I’m not sure how this can possibly go right.
Yoga Hosers, written by Smith, centers on 15-year-old yoga nuts Colleen Collette (Lily-Rose Depp) and Colleen McKenzie (Harley Quinn Smith) who have an after-school job at a Manitoba convenience store called Eh-2-Zed
GET IT? Because Canadians say “Eh.” Also they’re clerks at a convenience store, because Kevin Smith only has so many ideas, and the walrus fetish one would be inappropriate.
When an ancient evil rises from beneath Canada’s crust and threatens their big invitation to a Grade 12 party, the Colleens join forces with a legendary man-hunter from Montreal named Guy Lapointe (Depp) to fight for their lives with, according to the producers, “all seven Charkas, one Warrior Pose at a time.”
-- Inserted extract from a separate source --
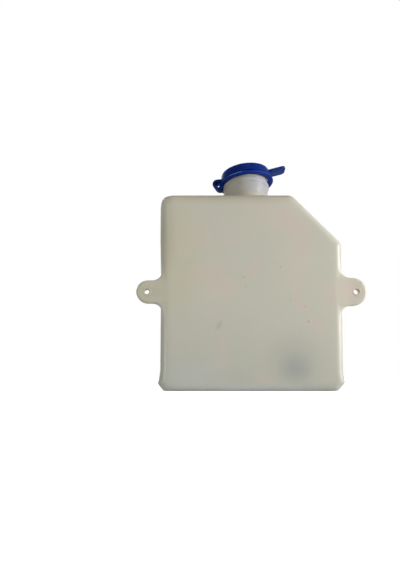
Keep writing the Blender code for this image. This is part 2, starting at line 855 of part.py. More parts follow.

I’m going to be generous and guess that’s a typo on the word “Chakras.” Because the alternative is that they don’t know what the hell they’re talking about, and that’s hilarious…but unkind to assume.
“Quit working with Tim Burton,” we said. “Find another director who’ll do something different with you,” we said. Oops.
Hey, do you remember what happened last time a once-beloved, nerd-friendly director let his kids have creative control of one of his movies?
That’s right. Taylor Goddamn Lautner happened.